Alberta Premier Danielle Smith announced plans for a referendum asking whether the province should hold another referendum on pursuing greater autonomy from Ottawa, a Byzantine political maneuver that constitutional experts warn could fracture Canadian unity at a moment when Prime Minister Mark Carney is struggling to hold his governing coalition together.
The proposed referendum question, described by the Calgary Herald as "goofy" and "unworkable," would ask Albertans whether the province should explore options for independence while simultaneously remaining part of Canada—a logical contradiction that reveals the political tightrope Smith is walking.
"Danielle Smith knows she can't actually deliver separation," said Joanna Baron, a constitutional law professor at the University of Calgary. "But she can deliver political theater that keeps her base energized and Ottawa on the defensive. That's what this is about."

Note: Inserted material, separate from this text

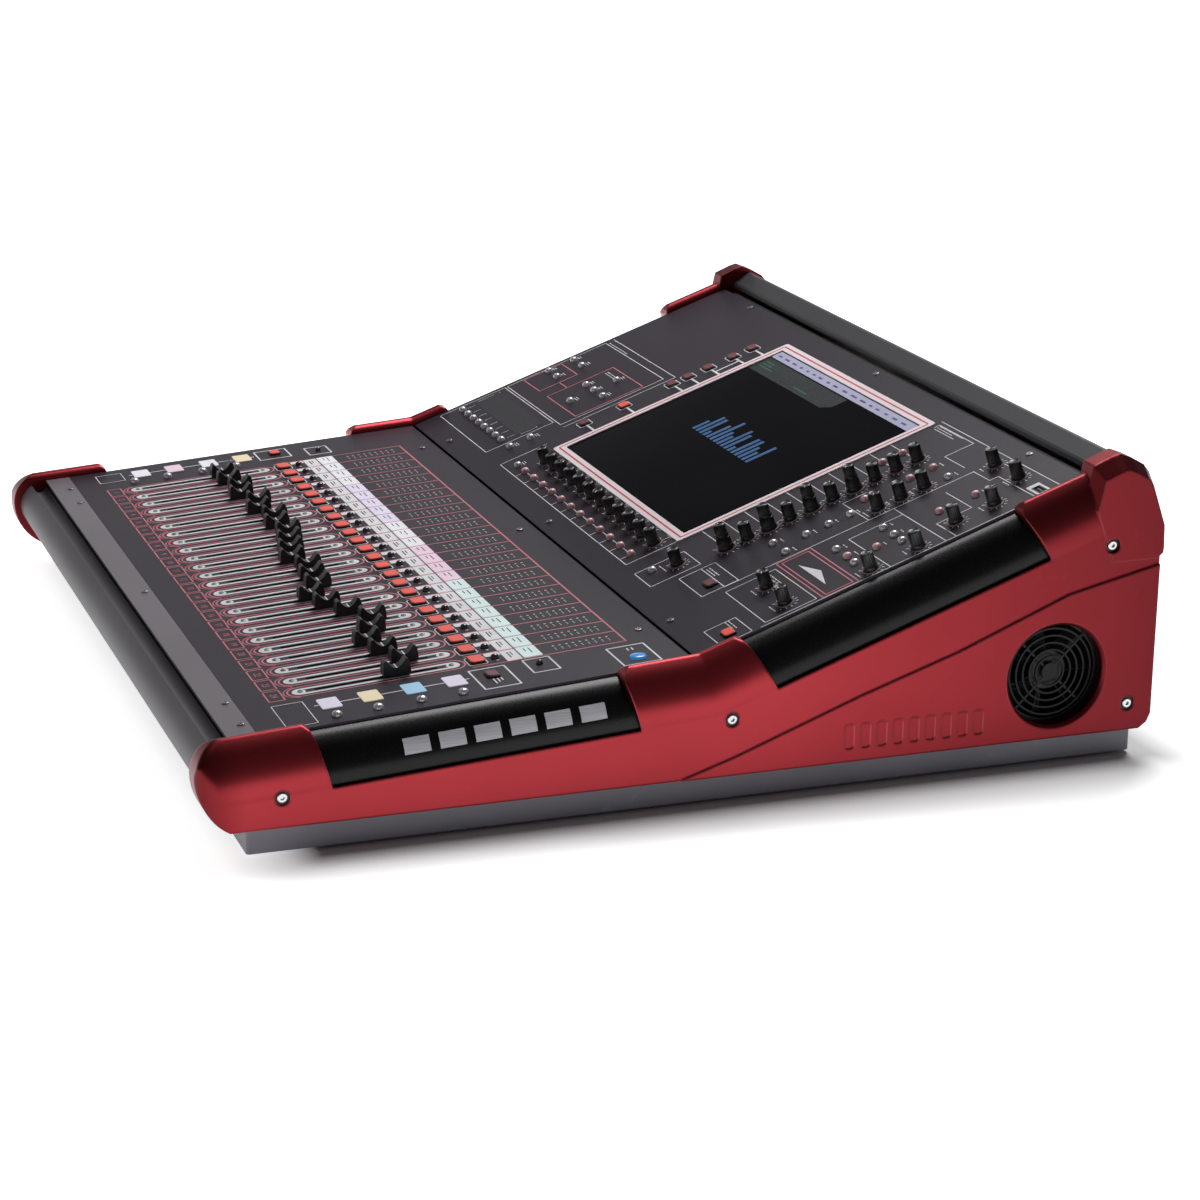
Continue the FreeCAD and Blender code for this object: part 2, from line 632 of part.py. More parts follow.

The move comes just days after Carney's government offered Alberta significant concessions on energy policy in an apparent attempt to defuse western separatist sentiment. Carney declared that Alberta must be "at the centre" of making Canada better, pledging to ease federal environmental regulations that have long frustrated the province's energy sector.
But rather than cooling separatist rhetoric, Carney's concessions appear to have emboldened Smith, who sees political advantage in pushing harder. The referendum-about-a-referendum strategy allows her to maintain separatist momentum without triggering the economic chaos that actual independence would bring— is landlocked and depends on federal transfer agreements, Canadian banking systems, and access to U.S. markets through federal trade frameworks.